──────── Raw data

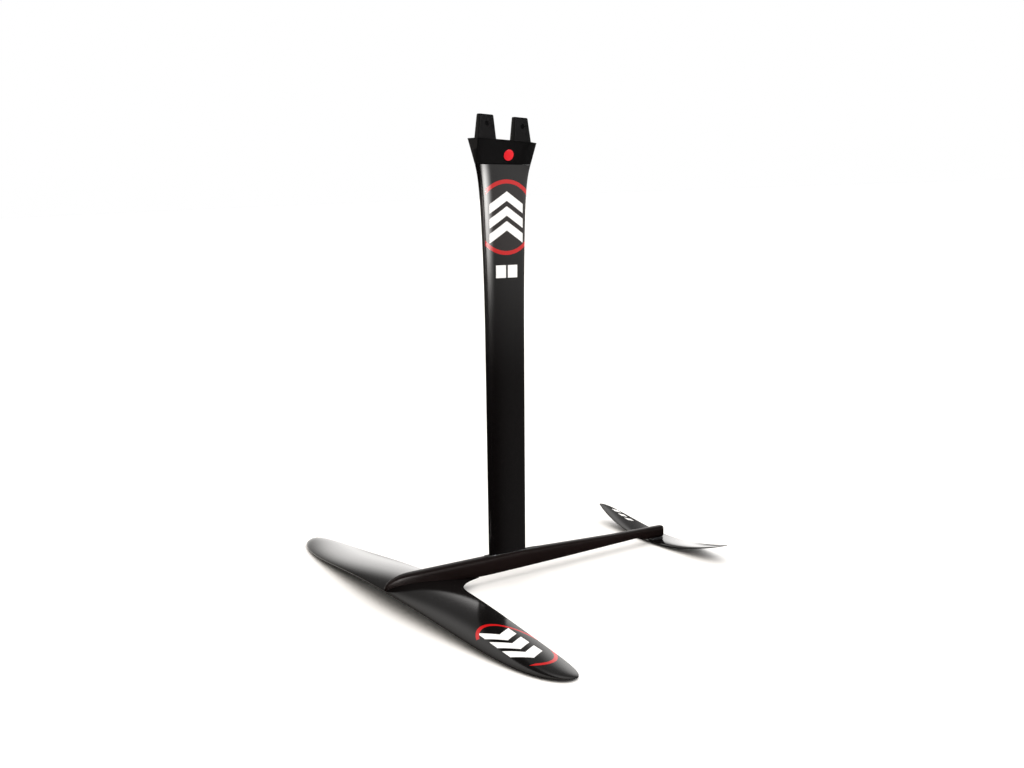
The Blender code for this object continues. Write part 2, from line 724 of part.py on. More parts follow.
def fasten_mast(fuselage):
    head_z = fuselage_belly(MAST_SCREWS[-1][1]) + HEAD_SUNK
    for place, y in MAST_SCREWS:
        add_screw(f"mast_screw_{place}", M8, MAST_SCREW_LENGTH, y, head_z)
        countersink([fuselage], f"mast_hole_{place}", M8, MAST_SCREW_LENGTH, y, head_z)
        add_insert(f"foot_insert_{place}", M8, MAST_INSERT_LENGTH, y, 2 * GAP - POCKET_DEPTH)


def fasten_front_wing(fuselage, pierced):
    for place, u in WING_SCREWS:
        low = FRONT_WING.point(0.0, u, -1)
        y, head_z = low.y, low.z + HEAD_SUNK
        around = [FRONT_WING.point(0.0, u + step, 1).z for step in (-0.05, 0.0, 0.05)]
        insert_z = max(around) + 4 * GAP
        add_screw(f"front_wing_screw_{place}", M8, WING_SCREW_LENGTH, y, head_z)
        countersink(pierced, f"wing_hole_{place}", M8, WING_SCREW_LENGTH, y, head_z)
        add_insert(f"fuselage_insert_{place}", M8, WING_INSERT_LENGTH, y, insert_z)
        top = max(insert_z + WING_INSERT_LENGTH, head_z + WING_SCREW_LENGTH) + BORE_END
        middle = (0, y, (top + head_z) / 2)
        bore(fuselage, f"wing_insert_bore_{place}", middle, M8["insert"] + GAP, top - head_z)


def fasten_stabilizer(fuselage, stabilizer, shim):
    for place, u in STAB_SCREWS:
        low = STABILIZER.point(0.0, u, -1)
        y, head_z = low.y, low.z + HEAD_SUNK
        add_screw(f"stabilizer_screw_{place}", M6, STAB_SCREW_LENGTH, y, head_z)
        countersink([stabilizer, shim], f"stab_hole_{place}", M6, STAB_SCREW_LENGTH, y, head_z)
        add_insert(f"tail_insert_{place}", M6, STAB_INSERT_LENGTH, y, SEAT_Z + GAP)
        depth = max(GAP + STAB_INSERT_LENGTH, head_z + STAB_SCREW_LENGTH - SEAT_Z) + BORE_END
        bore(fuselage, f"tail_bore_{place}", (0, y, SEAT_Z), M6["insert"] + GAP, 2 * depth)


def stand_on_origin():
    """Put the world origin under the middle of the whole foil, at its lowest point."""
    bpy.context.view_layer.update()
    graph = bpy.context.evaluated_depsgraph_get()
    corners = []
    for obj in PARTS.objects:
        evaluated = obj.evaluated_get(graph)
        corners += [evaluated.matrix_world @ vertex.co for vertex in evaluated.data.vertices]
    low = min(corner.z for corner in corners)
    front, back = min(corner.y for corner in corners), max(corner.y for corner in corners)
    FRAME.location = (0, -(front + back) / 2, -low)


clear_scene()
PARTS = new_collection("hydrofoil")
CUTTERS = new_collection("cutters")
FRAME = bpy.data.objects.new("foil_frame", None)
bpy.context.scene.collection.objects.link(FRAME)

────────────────

• **Given problem**: Print the material verbatim, all of it.

• **Solution to the exercise**:
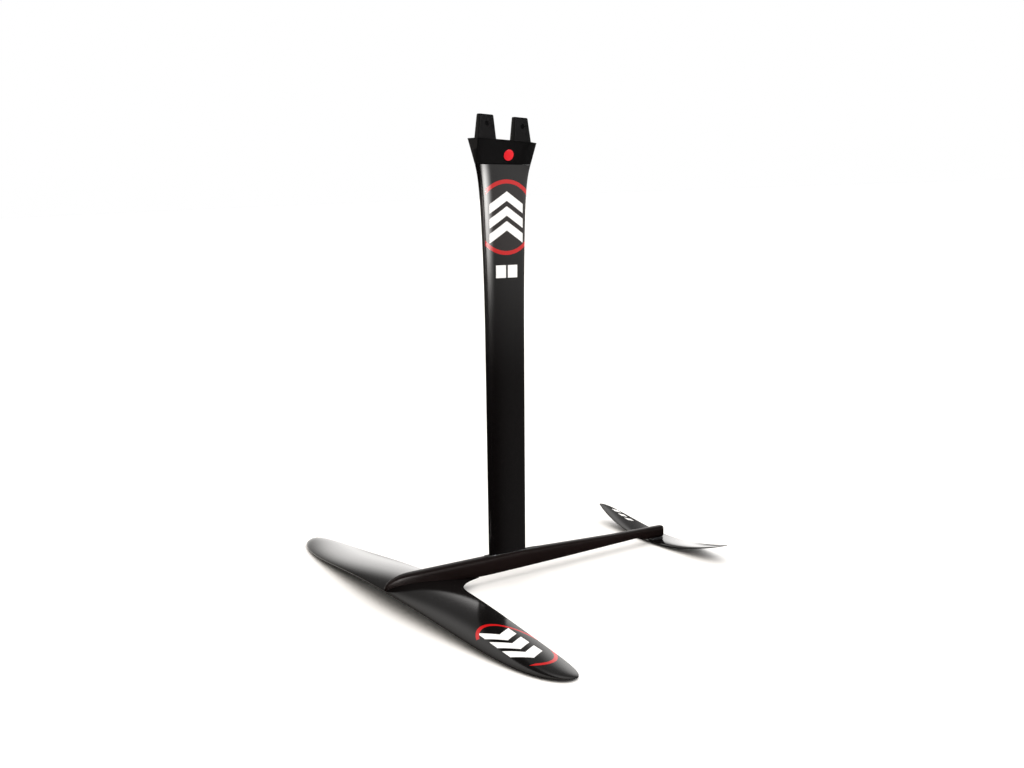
The Blender code for this object continues. Write part 2, from line 724 of part.py on. More parts follow.
def fasten_mast(fuselage):
    head_z = fuselage_belly(MAST_SCREWS[-1][1]) + HEAD_SUNK
    for place, y in MAST_SCREWS:
        add_screw(f"mast_screw_{place}", M8, MAST_SCREW_LENGTH, y, head_z)
        countersink([fuselage], f"mast_hole_{place}", M8, MAST_SCREW_LENGTH, y, head_z)
        add_insert(f"foot_insert_{place}", M8, MAST_INSERT_LENGTH, y, 2 * GAP - POCKET_DEPTH)


def fasten_front_wing(fuselage, pierced):
    for place, u in WING_SCREWS:
        low = FRONT_WING.point(0.0, u, -1)
        y, head_z = low.y, low.z + HEAD_SUNK
        around = [FRONT_WING.point(0.0, u + step, 1).z for step in (-0.05, 0.0, 0.05)]
        insert_z = max(around) + 4 * GAP
        add_screw(f"front_wing_screw_{place}", M8, WING_SCREW_LENGTH, y, head_z)
        countersink(pierced, f"wing_hole_{place}", M8, WING_SCREW_LENGTH, y, head_z)
        add_insert(f"fuselage_insert_{place}", M8, WING_INSERT_LENGTH, y, insert_z)
        top = max(insert_z + WING_INSERT_LENGTH, head_z + WING_SCREW_LENGTH) + BORE_END
        middle = (0, y, (top + head_z) / 2)
        bore(fuselage, f"wing_insert_bore_{place}", middle, M8["insert"] + GAP, top - head_z)


def fasten_stabilizer(fuselage, stabilizer, shim):
    for place, u in STAB_SCREWS:
        low = STABILIZER.point(0.0, u, -1)
        y, head_z = low.y, low.z + HEAD_SUNK
        add_screw(f"stabilizer_screw_{place}", M6, STAB_SCREW_LENGTH, y, head_z)
        countersink([stabilizer, shim], f"stab_hole_{place}", M6, STAB_SCREW_LENGTH, y, head_z)
        add_insert(f"tail_insert_{place}", M6, STAB_INSERT_LENGTH, y, SEAT_Z + GAP)
        depth = max(GAP + STAB_INSERT_LENGTH, head_z + STAB_SCREW_LENGTH - SEAT_Z) + BORE_END
        bore(fuselage, f"tail_bore_{place}", (0, y, SEAT_Z), M6["insert"] + GAP, 2 * depth)


def stand_on_origin():
    """Put the world origin under the middle of the whole foil, at its lowest point."""
    bpy.context.view_layer.update()
    graph = bpy.context.evaluated_depsgraph_get()
    corners = []
    for obj in PARTS.objects:
        evaluated = obj.evaluated_get(graph)
        corners += [evaluated.matrix_world @ vertex.co for vertex in evaluated.data.vertices]
    low = min(corner.z for corner in corners)
    front, back = min(corner.y for corner in corners), max(corner.y for corner in corners)
    FRAME.location = (0, -(front + back) / 2, -low)


clear_scene()
PARTS = new_collection("hydrofoil")
CUTTERS = new_collection("cutters")
FRAME = bpy.data.objects.new("foil_frame", None)
bpy.context.scene.collection.objects.link(FRAME)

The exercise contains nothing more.